After some research I ordered a distributor and coil for an 83 Mustang, it installed perfectly and looked like it was going to work ok. This is an electronic distributor so it will fire an electronic ignition module. Some more research determined that the GM HEI module word work with it as others have used it in similar installations. Some people have said that the HEI module is prone to failure from overheating because it is located inside the GM distributor but with it now being located outside in the breeze it should be more than reliable enough.

All this brought out another more serious problem, the top of the distributor cap hits the FI manifold, and by a lot. I thought I might be able to grind some aluminum off the manifold and get enough room but that was not going to work. I do not know why Ford made the distributor cap so high, I have not been able to locate a lower one so we are just going to have to live with it.

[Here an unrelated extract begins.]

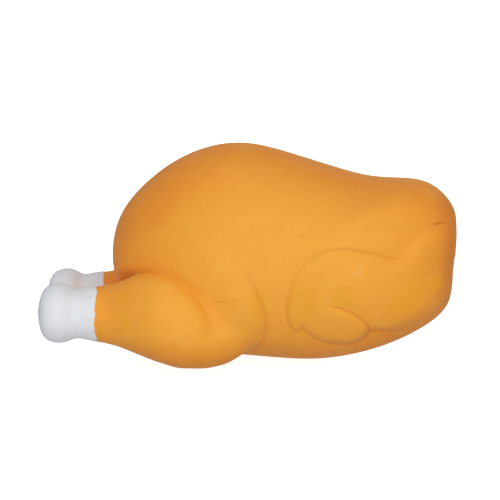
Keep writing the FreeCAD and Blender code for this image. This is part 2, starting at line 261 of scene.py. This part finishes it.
# ---------------------------------------------------------------- the field
class Chicken:
    """The outer surface as a field: negative inside, about the distance in mm near the surface."""

    def __init__(self):
        outline = spline(TORSO_OUTLINE, True)
        dx, dz = outline[:, 0] - TORSO_CENTRE[0], outline[:, 1] - TORSO_CENTRE[1]
        angle = np.arctan2(dz, dx)
        order = np.argsort(angle)
        samples = 4096
        self.angles = np.linspace(-math.pi, math.pi, samples + 1)
        self.radii = np.interp(self.angles, angle[order], np.hypot(dx, dz)[order], period=2 * math.pi)
        turn = self.angles[1] - self.angles[0]
        beside = np.concatenate([self.radii[-2:-1], self.radii, self.radii[1:2]])
        self.slopes = (beside[2:] - beside[:-2]) / (2 * turn)
        self.wing = DistanceMap(spline(WING_OUTLINE, True), 12)
        self.wing_tip = DistanceMap(spline(WING_TIP_OUTLINE, True), 12)
        self.thigh = DistanceMap(spline(THIGH_OUTLINE, True), 12)
        stations = spline(LEG_STATIONS, False)
        self.leg_x = stations[:, 0]
        self.leg_centre_z = stations[:, 1]
        self.leg_half_height = stations[:, 2]
        self.leg_centre_y = stations[:, 3]
        self.leg_width_share = stations[:, 4] / stations[:, 2]
        upper = [(x, half_height) for x, _, half_height, _, _ in LEG_STATIONS] + [(-3.5, 2.5)]
        lower = [(x, -half_height) for x, half_height in reversed(upper)]
        self.leg = DistanceMap(spline(upper + lower, True), 30)

    def torso(self, x, y, z):
        dx, dz = x - TORSO_CENTRE[0], z - TORSO_CENTRE[1]
        angle = np.arctan2(dz, dx)
        radius = np.interp(angle, self.angles, self.radii)
        slope = np.interp(angle, self.angles, self.slopes)
        n = TORSO_POWER
        a = np.maximum(np.hypot(dx, dz), 1e-3) / radius
        b = np.maximum(np.abs(y), 1e-3) / TORSO_HALF_WIDTH
        gauge = (a**n + b**n) ** (1 / n)
        grad_a = np.sqrt(1 + (slope / radius) ** 2) / radius
        grad = np.hypot(a ** (n - 1) * grad_a, b ** (n - 1) / TORSO_HALF_WIDTH) * gauge ** (1 - n)
        return (gauge - 1) / grad

    def relief(self, x, y, z):
        """How far the thighs and wings stand proud of the torso."""
        flank = smoothstep(np.abs(y), 6, 24)
        wing = -self.wing(x, z)
        tip = -self.wing_tip(x, z)
        thigh = -self.thigh(x, z)

        shoulder = smoothstep(x, 93, 104) * smoothstep(z, 55, 66)
        folded = -smooth_min(-wing, -tip, 0.8)
        low_edge = smoothstep(x - z, 64, 82)
        crisp = rounded_step(folded, 6 + 8 * smoothstep(z, 40, 76) + 8 * low_edge)
        crisp = crisp + 0.4 * low_edge * (rounded_step(folded, 3) - crisp)
        soft = smoothstep(folded, -6, 11)
        height = WING_HEIGHT + WING_SHOULDER_EXTRA * smoothstep(x + z, 62, 110)
        total = height * ((1 - shoulder) * crisp + shoulder * soft)
        beside_tip = smoothstep(x + z, 94, 102) * smoothstep(x, 48, 62)
        total = total + WING_TIP_HEIGHT * rounded_step(tip, 6) * smoothstep(x, 42, 64)
        total = total - WING_TIP_GROOVE * np.exp(-(((tip + 1.5) / 3.5) ** 2)) * beside_tip
        groove = 0.45 * np.exp(-((folded / 1.4) ** 2)) * (1 - shoulder) * (1 - low_edge)
        groove = groove + 0.4 * np.exp(-(((folded + 1) / 3) ** 2)) * shoulder
        nick = 0.6 * np.exp(-((self.nick(x, z) / 0.9) ** 2))
        nick = nick * smoothstep(x, 121.5, 124.5) * (1 - smoothstep(x, 129, 133))
        total = (total - groove - nick) * (1 - smoothstep(x, 128, 141) * 0.6)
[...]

After a lot of thought and deliberation I decided I was going to have to fab up my own intake manifold.

I cut out a manifold flange from some mild steel 3/8” plate using the intake gasket as a pattern. Some trial and error determined that 1 5/8” diameter exhaust pipe fits the intake flange hole almost perfectly with a little hammer forming to fit it to the D shape. I used two 1 5/8” short radius U bends that I had in stock, cut them in half, fitted them to the flange and angled them up to make a sort of tunnel ram manifold. I fabbed a box shaped plenum from some 1/16” steel and welded it to the four tubes. The top of the plenum was cut out to fit two Holly 94 carbs that I had from an old project that never got finished. I made it as compact as I could but with the air cleaner on top it still came out a little higher than I liked. I added a fitting to it for the distributor vacuum advance.

In the 2.3 dual plug ignition system the engine starts on the primary set of plugs then after it is running the PCM fires up the secondary set of plugs, this is supposed to reduce emissions. The primary plugs are on the exhaust side of the engine so this set of plugs are the ones I will use to run the engine. The other set will not be used for now. I will try to devise a way of firing them at a later time after the engine is running.

I welded a bracket to the intake manifold to hold the ignition coil and another one to hold the HEI ignition module. Wired it up and it worked!

The engine runs unbelievably well. It starts as soon as the starter engages the ring gear and idles smoothly. While this is no hot rod that little engine pulls the car along quite briskly. It accelerates well and I have revved the engine to over 5500 rpm with no misfiring. The straight through exhaust system gives the engine a real nice sound. About the only problem I have with it is that it spits back through the carbs when under heavy load and the throttle is opened quickly. I dunno if it is over carbureted or running too lean. I will have to work on that some more.